Dr Nirthanan, a former clinician who has research interests in pharmacology and neurobiology, said many common drugs such as the widely prescribed blood pressure medication Captopril and anti-clotting drug Eptifibatide have been developed from snake and other animal venoms.

“Researchers have been studying King Cobra venom for over 50 years and yet we are still identifying new compounds. It is a complex cocktail of biological molecules that can change composition depending on the environment, the season or even the snake’s diet.”

The venom primarily acts on neurotransmitter receptors which regulate communication between nerve cells or between nerves and muscles, resulting in symptoms such as paralysis and respiratory failure. /more

He said that from a clinical perspective, the worldwide burden of snakebite is high with up to 125,000 preventable deaths each year and significant public health costs associated with snakebite treatment.

“We may be able to improve management of snakebite as we better understand the mechanism of action of these venoms.
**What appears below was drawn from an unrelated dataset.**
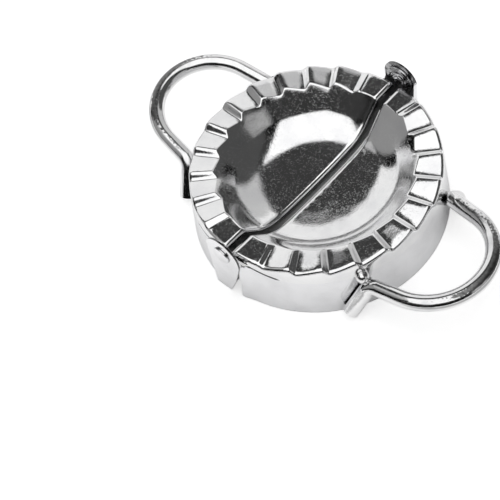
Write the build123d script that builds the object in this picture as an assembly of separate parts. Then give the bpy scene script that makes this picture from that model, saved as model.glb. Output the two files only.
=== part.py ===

However, my research interest is in the therapeutic and pharmacological potential of venom toxins.”

While not every new toxin will convert directly into a clinically useful drug, he said there was potential for haditoxin to be a lead compound or template from which to design other drugs. “Because of the high specificity of these toxins, haditoxin may also be useful as a ‘molecular probe’ which will help us study neurotransmitter receptors and their role in disease.”

These receptors are important in neurodegenerative conditions such as Alzheimer’s and Parkinson’s diseases as well as in schizophrenia, anxiety and depressive disorders and nicotine addiction.

The haditoxin research was conducted by an international team from the National University of Singapore, Griffith University and University of Geneva.